Stated exercise = Reproduce the entries shown below only from the line with "for name, side" down to the line with "bpy.data.objects.remove(obj)", keeping both end lines and copying each one exactly.

Supplied data =
[Start]
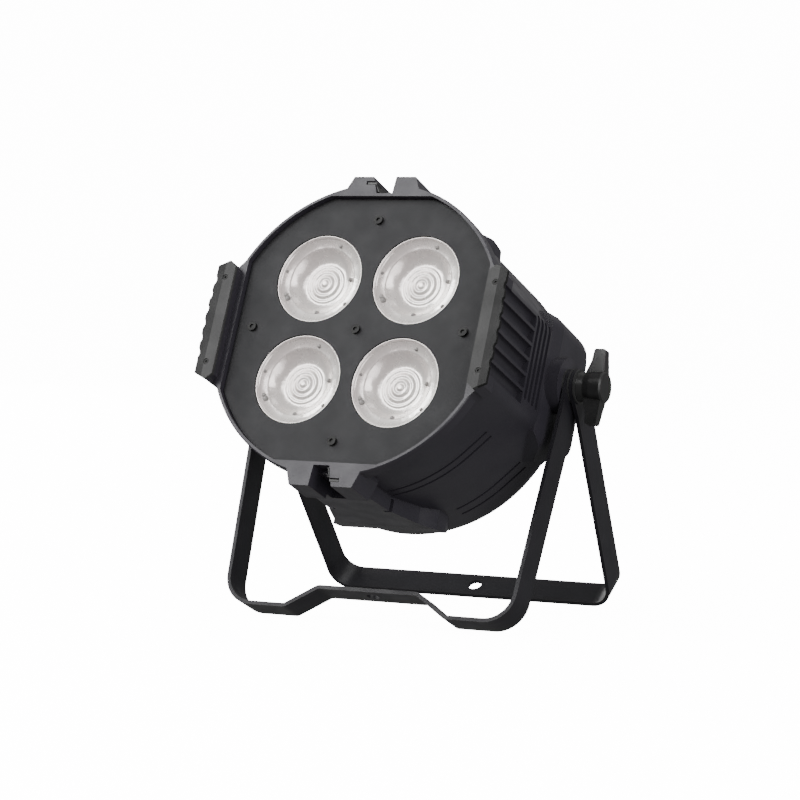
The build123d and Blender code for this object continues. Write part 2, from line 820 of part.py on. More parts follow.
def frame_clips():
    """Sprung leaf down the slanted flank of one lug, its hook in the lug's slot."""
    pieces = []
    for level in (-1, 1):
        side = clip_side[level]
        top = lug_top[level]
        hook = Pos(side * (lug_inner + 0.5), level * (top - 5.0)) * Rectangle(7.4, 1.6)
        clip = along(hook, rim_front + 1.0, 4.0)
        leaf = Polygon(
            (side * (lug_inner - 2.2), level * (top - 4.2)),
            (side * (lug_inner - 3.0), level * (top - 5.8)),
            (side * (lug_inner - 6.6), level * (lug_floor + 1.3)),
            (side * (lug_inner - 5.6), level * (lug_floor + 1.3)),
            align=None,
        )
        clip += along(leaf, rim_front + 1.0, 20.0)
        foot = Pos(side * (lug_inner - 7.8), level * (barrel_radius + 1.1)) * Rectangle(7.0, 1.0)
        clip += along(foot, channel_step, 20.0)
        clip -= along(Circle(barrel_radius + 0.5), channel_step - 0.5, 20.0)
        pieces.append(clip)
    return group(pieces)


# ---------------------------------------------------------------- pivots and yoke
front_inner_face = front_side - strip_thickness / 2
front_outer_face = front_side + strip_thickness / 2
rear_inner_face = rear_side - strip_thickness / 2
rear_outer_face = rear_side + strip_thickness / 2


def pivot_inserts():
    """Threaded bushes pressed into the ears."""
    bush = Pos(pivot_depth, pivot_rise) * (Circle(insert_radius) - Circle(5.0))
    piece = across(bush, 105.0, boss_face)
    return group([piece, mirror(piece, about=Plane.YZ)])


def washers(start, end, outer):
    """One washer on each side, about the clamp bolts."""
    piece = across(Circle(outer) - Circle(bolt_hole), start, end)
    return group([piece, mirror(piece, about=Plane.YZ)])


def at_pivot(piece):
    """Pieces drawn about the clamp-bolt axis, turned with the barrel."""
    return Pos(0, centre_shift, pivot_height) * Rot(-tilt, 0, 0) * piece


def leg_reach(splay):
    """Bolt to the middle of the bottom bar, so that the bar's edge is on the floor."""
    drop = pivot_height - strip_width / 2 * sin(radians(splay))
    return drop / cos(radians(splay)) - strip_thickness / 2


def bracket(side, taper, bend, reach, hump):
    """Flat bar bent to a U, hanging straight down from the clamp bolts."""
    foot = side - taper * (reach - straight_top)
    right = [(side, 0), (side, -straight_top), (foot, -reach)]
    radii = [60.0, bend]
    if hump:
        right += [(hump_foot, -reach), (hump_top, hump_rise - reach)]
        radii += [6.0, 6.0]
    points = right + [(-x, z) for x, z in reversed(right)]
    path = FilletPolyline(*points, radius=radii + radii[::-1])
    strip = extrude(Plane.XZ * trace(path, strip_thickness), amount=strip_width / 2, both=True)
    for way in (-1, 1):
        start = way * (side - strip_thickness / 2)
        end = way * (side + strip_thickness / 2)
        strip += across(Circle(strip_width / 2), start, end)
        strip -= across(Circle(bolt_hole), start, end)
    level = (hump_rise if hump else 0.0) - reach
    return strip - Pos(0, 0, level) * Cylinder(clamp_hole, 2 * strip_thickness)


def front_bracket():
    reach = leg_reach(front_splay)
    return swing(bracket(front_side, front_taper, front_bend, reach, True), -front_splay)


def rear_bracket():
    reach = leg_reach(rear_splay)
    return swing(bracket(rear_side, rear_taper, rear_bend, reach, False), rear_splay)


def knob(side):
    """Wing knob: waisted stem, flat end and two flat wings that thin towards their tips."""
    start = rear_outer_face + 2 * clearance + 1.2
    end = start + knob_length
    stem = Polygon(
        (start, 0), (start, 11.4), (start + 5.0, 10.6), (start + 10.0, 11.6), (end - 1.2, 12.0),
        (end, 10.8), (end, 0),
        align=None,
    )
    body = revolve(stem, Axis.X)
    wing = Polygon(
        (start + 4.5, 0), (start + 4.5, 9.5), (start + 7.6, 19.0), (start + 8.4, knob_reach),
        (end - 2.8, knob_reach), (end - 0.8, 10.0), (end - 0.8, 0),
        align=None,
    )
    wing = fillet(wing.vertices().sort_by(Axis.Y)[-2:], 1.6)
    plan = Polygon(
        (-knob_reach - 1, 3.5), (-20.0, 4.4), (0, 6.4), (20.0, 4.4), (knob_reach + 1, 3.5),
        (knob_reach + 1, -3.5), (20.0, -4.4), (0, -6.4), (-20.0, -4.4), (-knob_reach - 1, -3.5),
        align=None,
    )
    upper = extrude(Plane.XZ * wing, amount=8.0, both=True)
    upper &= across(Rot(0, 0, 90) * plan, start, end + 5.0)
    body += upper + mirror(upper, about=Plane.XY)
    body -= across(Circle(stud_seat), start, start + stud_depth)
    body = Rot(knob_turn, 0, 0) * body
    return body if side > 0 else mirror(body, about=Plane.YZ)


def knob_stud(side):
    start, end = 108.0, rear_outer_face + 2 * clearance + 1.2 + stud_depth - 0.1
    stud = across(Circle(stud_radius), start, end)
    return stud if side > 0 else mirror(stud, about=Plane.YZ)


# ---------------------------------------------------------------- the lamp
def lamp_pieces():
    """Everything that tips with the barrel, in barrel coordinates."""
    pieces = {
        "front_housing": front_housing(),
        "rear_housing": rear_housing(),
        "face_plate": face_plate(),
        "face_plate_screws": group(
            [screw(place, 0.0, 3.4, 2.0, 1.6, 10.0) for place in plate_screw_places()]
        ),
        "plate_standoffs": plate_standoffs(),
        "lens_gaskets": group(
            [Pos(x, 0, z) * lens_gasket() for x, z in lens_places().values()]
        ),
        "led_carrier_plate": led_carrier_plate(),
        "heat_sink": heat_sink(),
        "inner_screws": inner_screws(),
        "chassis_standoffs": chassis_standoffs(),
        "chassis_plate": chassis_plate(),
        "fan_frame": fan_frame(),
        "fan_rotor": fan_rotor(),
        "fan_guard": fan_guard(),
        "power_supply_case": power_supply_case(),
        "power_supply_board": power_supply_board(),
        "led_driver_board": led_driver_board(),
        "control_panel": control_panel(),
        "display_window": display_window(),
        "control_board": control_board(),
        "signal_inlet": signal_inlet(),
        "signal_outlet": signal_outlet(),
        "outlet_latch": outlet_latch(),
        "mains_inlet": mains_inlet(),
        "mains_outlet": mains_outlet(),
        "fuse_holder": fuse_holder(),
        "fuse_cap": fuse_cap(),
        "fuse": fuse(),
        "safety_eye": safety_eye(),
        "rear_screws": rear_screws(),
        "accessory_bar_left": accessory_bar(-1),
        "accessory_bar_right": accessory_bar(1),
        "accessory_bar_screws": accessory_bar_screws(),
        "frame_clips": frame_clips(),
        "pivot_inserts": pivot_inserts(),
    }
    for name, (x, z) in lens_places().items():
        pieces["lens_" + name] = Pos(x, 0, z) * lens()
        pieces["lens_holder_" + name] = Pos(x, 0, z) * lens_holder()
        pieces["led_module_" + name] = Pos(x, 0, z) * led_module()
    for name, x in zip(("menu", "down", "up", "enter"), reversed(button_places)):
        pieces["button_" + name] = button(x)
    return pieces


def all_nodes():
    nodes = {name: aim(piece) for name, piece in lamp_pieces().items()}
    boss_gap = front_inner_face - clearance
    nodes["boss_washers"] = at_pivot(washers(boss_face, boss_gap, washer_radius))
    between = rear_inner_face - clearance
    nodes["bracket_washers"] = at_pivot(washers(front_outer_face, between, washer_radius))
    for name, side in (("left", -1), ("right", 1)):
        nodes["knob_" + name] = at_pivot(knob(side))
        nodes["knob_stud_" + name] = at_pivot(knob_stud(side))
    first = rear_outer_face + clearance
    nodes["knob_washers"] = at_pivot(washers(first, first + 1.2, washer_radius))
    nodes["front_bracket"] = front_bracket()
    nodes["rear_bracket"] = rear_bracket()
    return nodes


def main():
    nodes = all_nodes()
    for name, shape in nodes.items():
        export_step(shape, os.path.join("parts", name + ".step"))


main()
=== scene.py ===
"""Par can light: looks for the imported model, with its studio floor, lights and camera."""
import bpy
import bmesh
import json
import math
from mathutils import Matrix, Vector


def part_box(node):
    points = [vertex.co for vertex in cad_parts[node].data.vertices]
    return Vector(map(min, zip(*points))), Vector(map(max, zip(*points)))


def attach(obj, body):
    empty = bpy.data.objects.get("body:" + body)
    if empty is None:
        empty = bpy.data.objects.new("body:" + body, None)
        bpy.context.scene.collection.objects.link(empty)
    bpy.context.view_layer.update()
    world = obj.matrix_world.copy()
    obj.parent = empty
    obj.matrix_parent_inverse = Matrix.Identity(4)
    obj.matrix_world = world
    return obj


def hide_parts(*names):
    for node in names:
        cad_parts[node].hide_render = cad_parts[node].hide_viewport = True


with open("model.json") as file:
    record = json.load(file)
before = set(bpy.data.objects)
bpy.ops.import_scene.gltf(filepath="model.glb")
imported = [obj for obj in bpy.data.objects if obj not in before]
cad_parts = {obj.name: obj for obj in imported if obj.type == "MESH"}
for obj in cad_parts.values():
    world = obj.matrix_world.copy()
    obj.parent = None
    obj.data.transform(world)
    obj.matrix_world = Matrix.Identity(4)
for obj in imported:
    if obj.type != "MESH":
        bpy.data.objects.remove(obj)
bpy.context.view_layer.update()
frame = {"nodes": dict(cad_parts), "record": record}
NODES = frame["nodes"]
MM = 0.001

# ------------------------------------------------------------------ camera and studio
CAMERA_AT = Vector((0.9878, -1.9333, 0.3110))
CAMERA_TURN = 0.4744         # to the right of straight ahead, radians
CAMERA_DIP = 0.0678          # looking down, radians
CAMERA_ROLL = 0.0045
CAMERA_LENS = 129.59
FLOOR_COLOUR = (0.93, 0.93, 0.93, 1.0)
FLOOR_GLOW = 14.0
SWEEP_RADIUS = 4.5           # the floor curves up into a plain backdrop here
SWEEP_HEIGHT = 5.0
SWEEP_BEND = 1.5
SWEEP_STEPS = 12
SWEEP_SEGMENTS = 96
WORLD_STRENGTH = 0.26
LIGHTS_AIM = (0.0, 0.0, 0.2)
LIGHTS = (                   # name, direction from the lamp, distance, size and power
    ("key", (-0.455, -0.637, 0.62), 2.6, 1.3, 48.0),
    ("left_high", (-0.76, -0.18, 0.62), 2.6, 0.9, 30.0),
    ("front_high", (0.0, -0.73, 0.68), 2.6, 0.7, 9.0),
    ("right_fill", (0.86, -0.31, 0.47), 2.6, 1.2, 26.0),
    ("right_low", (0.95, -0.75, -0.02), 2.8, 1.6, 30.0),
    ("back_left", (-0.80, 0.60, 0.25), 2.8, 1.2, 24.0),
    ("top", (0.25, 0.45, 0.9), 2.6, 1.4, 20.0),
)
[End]
[Start]
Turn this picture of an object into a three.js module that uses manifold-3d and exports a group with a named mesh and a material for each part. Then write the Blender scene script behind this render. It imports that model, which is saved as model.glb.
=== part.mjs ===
[End]
Expected answer =
    for name, side in (("left", -1), ("right", 1)):
        nodes["knob_" + name] = at_pivot(knob(side))
        nodes["knob_stud_" + name] = at_pivot(knob_stud(side))
    first = rear_outer_face + clearance
    nodes["knob_washers"] = at_pivot(washers(first, first + 1.2, washer_radius))
    nodes["front_bracket"] = front_bracket()
    nodes["rear_bracket"] = rear_bracket()
    return nodes


def main():
    nodes = all_nodes()
    for name, shape in nodes.items():
        export_step(shape, os.path.join("parts", name + ".step"))


main()
=== scene.py ===
"""Par can light: looks for the imported model, with its studio floor, lights and camera."""
import bpy
import bmesh
import json
import math
from mathutils import Matrix, Vector


def part_box(node):
    points = [vertex.co for vertex in cad_parts[node].data.vertices]
    return Vector(map(min, zip(*points))), Vector(map(max, zip(*points)))


def attach(obj, body):
    empty = bpy.data.objects.get("body:" + body)
    if empty is None:
        empty = bpy.data.objects.new("body:" + body, None)
        bpy.context.scene.collection.objects.link(empty)
    bpy.context.view_layer.update()
    world = obj.matrix_world.copy()
    obj.parent = empty
    obj.matrix_parent_inverse = Matrix.Identity(4)
    obj.matrix_world = world
    return obj


def hide_parts(*names):
    for node in names:
        cad_parts[node].hide_render = cad_parts[node].hide_viewport = True


with open("model.json") as file:
    record = json.load(file)
before = set(bpy.data.objects)
bpy.ops.import_scene.gltf(filepath="model.glb")
imported = [obj for obj in bpy.data.objects if obj not in before]
cad_parts = {obj.name: obj for obj in imported if obj.type == "MESH"}
for obj in cad_parts.values():
    world = obj.matrix_world.copy()
    obj.parent = None
    obj.data.transform(world)
    obj.matrix_world = Matrix.Identity(4)
for obj in imported:
    if obj.type != "MESH":
        bpy.data.objects.remove(obj)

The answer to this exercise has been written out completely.